Updated

A Syrian foreign ministry official rejected Wednesday the U.S. State Department's criticism of the vote that won President Bashar Assad a second term, saying United States should solve its own problems in Iraq first.

In the Sunday referendum in which he was the only contestant, Assad secured another seven years in office, getting 97.62 percent of the votes.
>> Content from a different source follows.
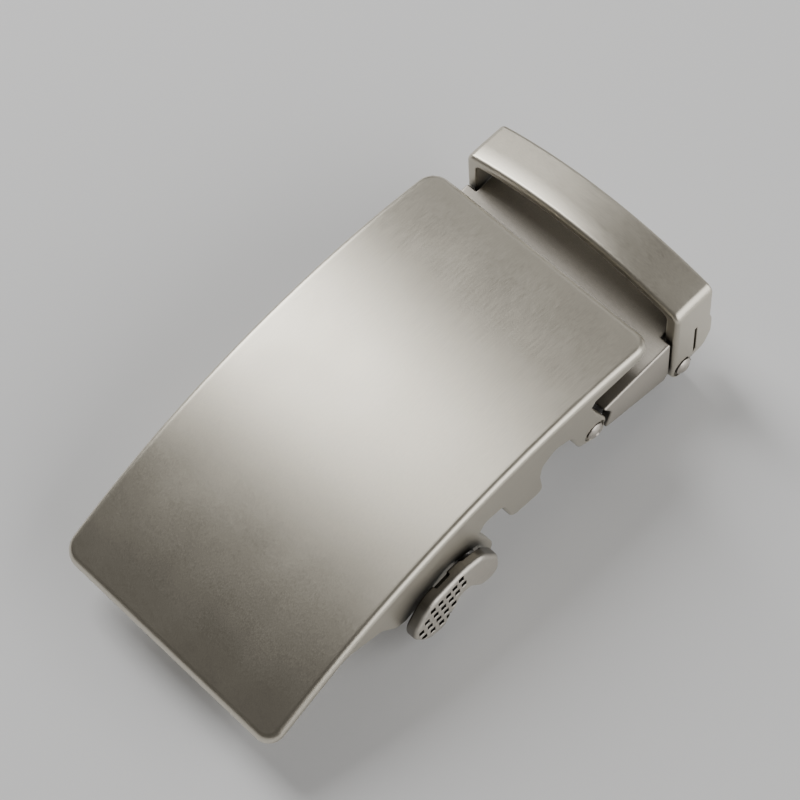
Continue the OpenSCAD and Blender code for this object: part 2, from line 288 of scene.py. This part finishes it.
LEG_LINE = rounded(LEG)
LEG_STEP_LINE = rounded(LEG_STEP)
LEG_GROOVE_LINE = rounded(LEG_GROOVE)
JAW_BAR_LINE = rounded(JAW_BAR)
TEETH = 9
TEETH_HALF_W = 16.2
TOOTH_H = 0.8
TOOTH_FILL = 0.84
TOOTH_X = (76.9, 78.6)
TOOTH_ROOT_Z = 8.9
JAW_TOP_Z = 9.2
JAW_OVERLAP = 0.3
JAW_EDGE = 0.2
TOOTH_EDGE = 0.1
TOOTH_END_EDGE = 0.05
JAW_FILLET = 0.1
# The bridge's top bends down towards its front, from an x and to a reach, with a radius
CROWN_FROM_X = 79.3
CROWN_REACH = 3
CROWN_R = 20
SIDE_EDGE = 1.1
LEG_EDGE = 0.5
# The front edge above the leg's foot is rounder, blended in over a length and a height
FRONT_EDGE_MORE = 0.2
FRONT_X = 79.0
FRONT_BLEND_X = 1.5
FRONT_Z = 7.0
FRONT_BLEND_Z = 3.0
BRIDGE_FILLET = 0.7
LOOP_INNER_EDGE = 0.35
STEP_EDGE = 0.06
SEAT_EDGE = 0.12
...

The U.S. State Department denounced the vote in unusually blunt terms, sarcastically noting Assad's "ability to have defeated exactly zero other candidates."

"Clearly there was no real choice here for the Syrian people," said State Department spokesman Tom Casey. "You know, your choice is between vanilla, vanilla and vanilla and I don't think that's one that offers a variety of flavors and identities for the Syrian people to choose from."

The state SANA news agency quoted an unnamed foreign ministry official as saying that Syria's "advice" to the United States is "to stop interfering in the affairs of others and try solve the problems they brought to their country, such as the wrong war in Iraq."

The Syrian official also wondered whether the "democracy that they (U.S.) accept is only the one in which the results are in the interest of those they support."

Assad, a British-educated ophthalmologist, became president after the death of his father, Hafez Assad, in 2000. In his first referendum, he also received 97 percent approval.

The Syrian Parliament, at a special session held late Tuesday, officially endorsed Assad's re-election amid bursts of applause from legislators and celebrations on Damascus streets and in other Syrian cities.

Assad was expected to be sworn in before the July 17 end of his current term. He has said the current Cabinet would stay on.